**GIVEN PROBLEM**
Quote the whole listing word for word, please.

** Begin **

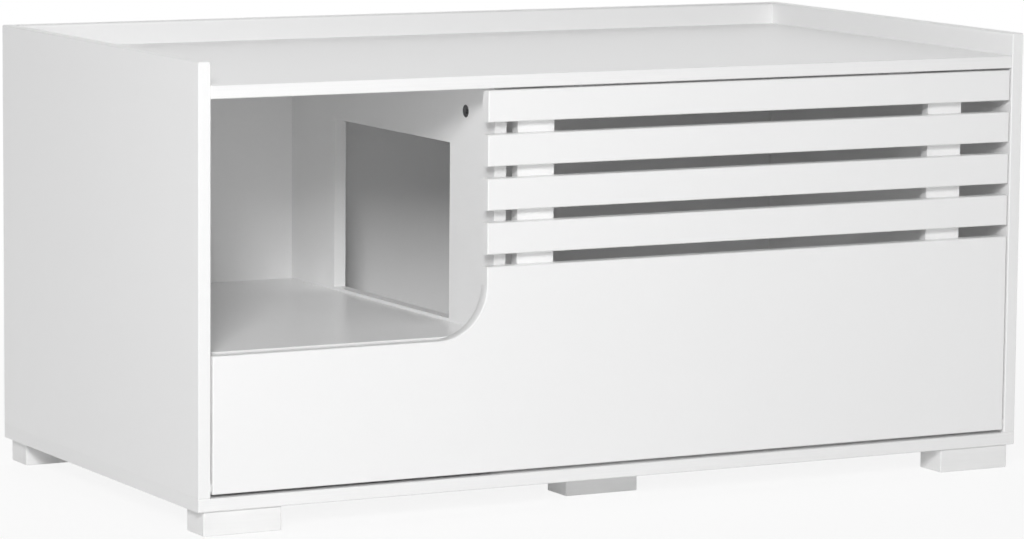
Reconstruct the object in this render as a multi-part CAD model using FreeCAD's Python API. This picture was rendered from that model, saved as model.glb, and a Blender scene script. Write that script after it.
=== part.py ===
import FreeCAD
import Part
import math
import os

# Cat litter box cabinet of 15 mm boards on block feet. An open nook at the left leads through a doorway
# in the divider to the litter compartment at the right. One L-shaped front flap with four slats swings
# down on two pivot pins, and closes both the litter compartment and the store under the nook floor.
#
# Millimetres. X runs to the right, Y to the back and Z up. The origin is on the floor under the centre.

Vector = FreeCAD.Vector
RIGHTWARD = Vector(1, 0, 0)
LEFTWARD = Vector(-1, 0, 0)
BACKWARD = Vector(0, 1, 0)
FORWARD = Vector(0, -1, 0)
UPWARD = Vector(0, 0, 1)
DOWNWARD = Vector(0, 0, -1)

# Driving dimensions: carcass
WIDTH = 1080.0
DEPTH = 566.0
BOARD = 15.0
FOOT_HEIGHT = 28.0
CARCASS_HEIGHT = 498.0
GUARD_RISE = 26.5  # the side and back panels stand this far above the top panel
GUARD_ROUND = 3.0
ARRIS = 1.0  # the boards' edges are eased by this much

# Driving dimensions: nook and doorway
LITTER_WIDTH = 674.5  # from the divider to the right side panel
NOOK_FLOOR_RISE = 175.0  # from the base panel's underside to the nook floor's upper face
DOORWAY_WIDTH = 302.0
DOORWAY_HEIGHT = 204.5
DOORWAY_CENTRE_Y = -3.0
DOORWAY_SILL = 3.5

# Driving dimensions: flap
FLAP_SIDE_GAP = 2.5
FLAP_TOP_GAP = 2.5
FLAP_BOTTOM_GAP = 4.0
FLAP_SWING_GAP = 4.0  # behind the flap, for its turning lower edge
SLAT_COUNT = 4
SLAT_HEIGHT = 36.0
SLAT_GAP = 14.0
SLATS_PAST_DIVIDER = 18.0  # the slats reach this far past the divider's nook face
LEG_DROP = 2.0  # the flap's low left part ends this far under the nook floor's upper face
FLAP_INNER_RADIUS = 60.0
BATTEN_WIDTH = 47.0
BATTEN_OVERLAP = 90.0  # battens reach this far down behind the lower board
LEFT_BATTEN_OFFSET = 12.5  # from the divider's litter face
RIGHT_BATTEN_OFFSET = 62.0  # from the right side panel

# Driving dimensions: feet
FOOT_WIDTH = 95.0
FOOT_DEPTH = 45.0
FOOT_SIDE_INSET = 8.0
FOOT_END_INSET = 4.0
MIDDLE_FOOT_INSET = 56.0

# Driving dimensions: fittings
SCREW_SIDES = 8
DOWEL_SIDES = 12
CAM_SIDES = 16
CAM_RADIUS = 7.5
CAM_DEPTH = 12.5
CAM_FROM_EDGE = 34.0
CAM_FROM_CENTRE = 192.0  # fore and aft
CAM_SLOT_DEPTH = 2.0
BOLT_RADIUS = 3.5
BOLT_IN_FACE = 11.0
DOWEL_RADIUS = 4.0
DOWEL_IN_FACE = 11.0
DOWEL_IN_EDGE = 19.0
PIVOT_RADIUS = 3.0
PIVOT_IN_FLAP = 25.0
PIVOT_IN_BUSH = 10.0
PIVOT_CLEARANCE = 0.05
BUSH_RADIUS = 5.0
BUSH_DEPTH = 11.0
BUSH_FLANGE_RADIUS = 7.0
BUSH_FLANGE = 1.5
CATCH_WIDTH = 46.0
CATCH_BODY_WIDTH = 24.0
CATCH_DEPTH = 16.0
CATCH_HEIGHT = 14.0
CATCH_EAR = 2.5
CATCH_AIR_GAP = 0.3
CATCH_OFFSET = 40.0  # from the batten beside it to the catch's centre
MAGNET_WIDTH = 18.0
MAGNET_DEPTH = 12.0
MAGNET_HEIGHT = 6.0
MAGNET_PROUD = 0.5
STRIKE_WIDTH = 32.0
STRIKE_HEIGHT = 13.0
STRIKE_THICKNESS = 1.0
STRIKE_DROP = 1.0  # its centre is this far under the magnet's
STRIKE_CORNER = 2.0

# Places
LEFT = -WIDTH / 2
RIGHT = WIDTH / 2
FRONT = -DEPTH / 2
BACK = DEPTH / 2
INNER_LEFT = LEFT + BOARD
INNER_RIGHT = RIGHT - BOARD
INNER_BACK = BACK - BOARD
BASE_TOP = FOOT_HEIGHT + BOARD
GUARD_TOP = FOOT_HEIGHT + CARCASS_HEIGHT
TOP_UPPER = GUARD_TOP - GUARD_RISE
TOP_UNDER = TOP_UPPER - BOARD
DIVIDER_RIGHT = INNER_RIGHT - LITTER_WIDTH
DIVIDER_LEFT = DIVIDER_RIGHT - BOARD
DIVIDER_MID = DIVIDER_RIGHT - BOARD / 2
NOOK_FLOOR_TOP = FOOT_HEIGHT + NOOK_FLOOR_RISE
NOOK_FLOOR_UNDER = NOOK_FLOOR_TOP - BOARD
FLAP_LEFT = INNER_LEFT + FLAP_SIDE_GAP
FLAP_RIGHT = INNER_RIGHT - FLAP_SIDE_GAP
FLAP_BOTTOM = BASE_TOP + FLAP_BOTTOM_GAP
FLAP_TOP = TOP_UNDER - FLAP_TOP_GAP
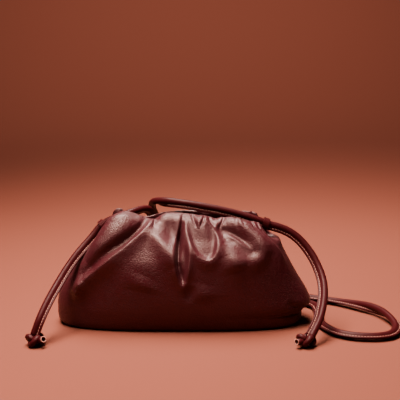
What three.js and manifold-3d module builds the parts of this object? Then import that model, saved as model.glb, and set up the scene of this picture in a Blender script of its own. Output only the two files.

** End **

**THE ANSWER**
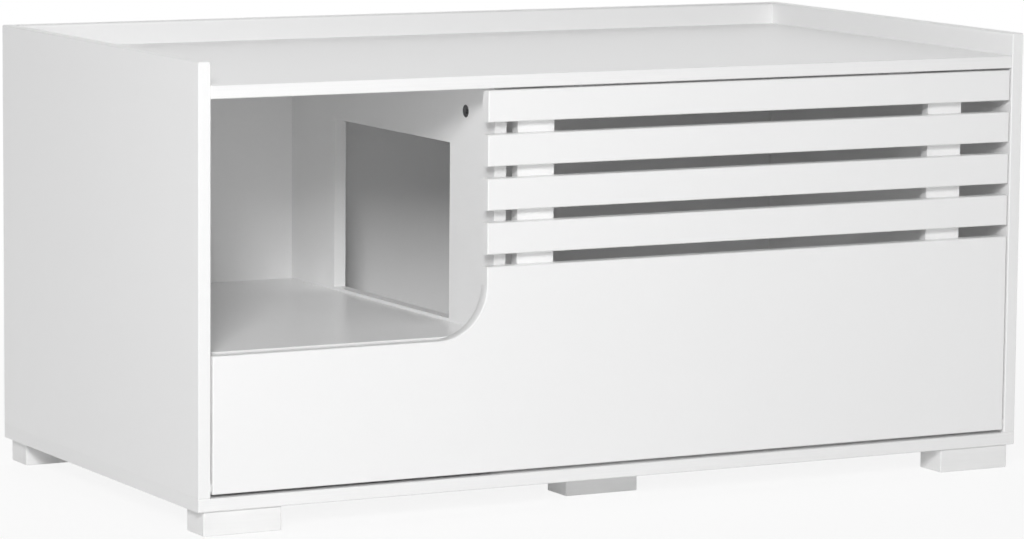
Reconstruct the object in this render as a multi-part CAD model using FreeCAD's Python API. This picture was rendered from that model, saved as model.glb, and a Blender scene script. Write that script after it.
=== part.py ===
import FreeCAD
import Part
import math
import os

# Cat litter box cabinet of 15 mm boards on block feet. An open nook at the left leads through a doorway
# in the divider to the litter compartment at the right. One L-shaped front flap with four slats swings
# down on two pivot pins, and closes both the litter compartment and the store under the nook floor.
#
# Millimetres. X runs to the right, Y to the back and Z up. The origin is on the floor under the centre.

Vector = FreeCAD.Vector
RIGHTWARD = Vector(1, 0, 0)
LEFTWARD = Vector(-1, 0, 0)
BACKWARD = Vector(0, 1, 0)
FORWARD = Vector(0, -1, 0)
UPWARD = Vector(0, 0, 1)
DOWNWARD = Vector(0, 0, -1)

# Driving dimensions: carcass
WIDTH = 1080.0
DEPTH = 566.0
BOARD = 15.0
FOOT_HEIGHT = 28.0
CARCASS_HEIGHT = 498.0
GUARD_RISE = 26.5  # the side and back panels stand this far above the top panel
GUARD_ROUND = 3.0
ARRIS = 1.0  # the boards' edges are eased by this much

# Driving dimensions: nook and doorway
LITTER_WIDTH = 674.5  # from the divider to the right side panel
NOOK_FLOOR_RISE = 175.0  # from the base panel's underside to the nook floor's upper face
DOORWAY_WIDTH = 302.0
DOORWAY_HEIGHT = 204.5
DOORWAY_CENTRE_Y = -3.0
DOORWAY_SILL = 3.5

# Driving dimensions: flap
FLAP_SIDE_GAP = 2.5
FLAP_TOP_GAP = 2.5
FLAP_BOTTOM_GAP = 4.0
FLAP_SWING_GAP = 4.0  # behind the flap, for its turning lower edge
SLAT_COUNT = 4
SLAT_HEIGHT = 36.0
SLAT_GAP = 14.0
SLATS_PAST_DIVIDER = 18.0  # the slats reach this far past the divider's nook face
LEG_DROP = 2.0  # the flap's low left part ends this far under the nook floor's upper face
FLAP_INNER_RADIUS = 60.0
BATTEN_WIDTH = 47.0
BATTEN_OVERLAP = 90.0  # battens reach this far down behind the lower board
LEFT_BATTEN_OFFSET = 12.5  # from the divider's litter face
RIGHT_BATTEN_OFFSET = 62.0  # from the right side panel

# Driving dimensions: feet
FOOT_WIDTH = 95.0
FOOT_DEPTH = 45.0
FOOT_SIDE_INSET = 8.0
FOOT_END_INSET = 4.0
MIDDLE_FOOT_INSET = 56.0

# Driving dimensions: fittings
SCREW_SIDES = 8
DOWEL_SIDES = 12
CAM_SIDES = 16
CAM_RADIUS = 7.5
CAM_DEPTH = 12.5
CAM_FROM_EDGE = 34.0
CAM_FROM_CENTRE = 192.0  # fore and aft
CAM_SLOT_DEPTH = 2.0
BOLT_RADIUS = 3.5
BOLT_IN_FACE = 11.0
DOWEL_RADIUS = 4.0
DOWEL_IN_FACE = 11.0
DOWEL_IN_EDGE = 19.0
PIVOT_RADIUS = 3.0
PIVOT_IN_FLAP = 25.0
PIVOT_IN_BUSH = 10.0
PIVOT_CLEARANCE = 0.05
BUSH_RADIUS = 5.0
BUSH_DEPTH = 11.0
BUSH_FLANGE_RADIUS = 7.0
BUSH_FLANGE = 1.5
CATCH_WIDTH = 46.0
CATCH_BODY_WIDTH = 24.0
CATCH_DEPTH = 16.0
CATCH_HEIGHT = 14.0
CATCH_EAR = 2.5
CATCH_AIR_GAP = 0.3
CATCH_OFFSET = 40.0  # from the batten beside it to the catch's centre
MAGNET_WIDTH = 18.0
MAGNET_DEPTH = 12.0
MAGNET_HEIGHT = 6.0
MAGNET_PROUD = 0.5
STRIKE_WIDTH = 32.0
STRIKE_HEIGHT = 13.0
STRIKE_THICKNESS = 1.0
STRIKE_DROP = 1.0  # its centre is this far under the magnet's
STRIKE_CORNER = 2.0

# Places
LEFT = -WIDTH / 2
RIGHT = WIDTH / 2
FRONT = -DEPTH / 2
BACK = DEPTH / 2
INNER_LEFT = LEFT + BOARD
INNER_RIGHT = RIGHT - BOARD
INNER_BACK = BACK - BOARD
BASE_TOP = FOOT_HEIGHT + BOARD
GUARD_TOP = FOOT_HEIGHT + CARCASS_HEIGHT
TOP_UPPER = GUARD_TOP - GUARD_RISE
TOP_UNDER = TOP_UPPER - BOARD
DIVIDER_RIGHT = INNER_RIGHT - LITTER_WIDTH
DIVIDER_LEFT = DIVIDER_RIGHT - BOARD
DIVIDER_MID = DIVIDER_RIGHT - BOARD / 2
NOOK_FLOOR_TOP = FOOT_HEIGHT + NOOK_FLOOR_RISE
NOOK_FLOOR_UNDER = NOOK_FLOOR_TOP - BOARD
FLAP_LEFT = INNER_LEFT + FLAP_SIDE_GAP
FLAP_RIGHT = INNER_RIGHT - FLAP_SIDE_GAP
FLAP_BOTTOM = BASE_TOP + FLAP_BOTTOM_GAP
FLAP_TOP = TOP_UNDER - FLAP_TOP_GAP
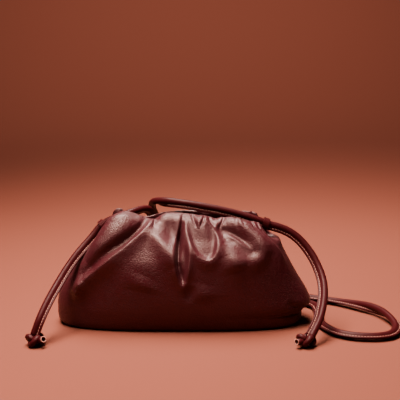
What three.js and manifold-3d module builds the parts of this object? Then import that model, saved as model.glb, and set up the scene of this picture in a Blender script of its own. Output only the two files.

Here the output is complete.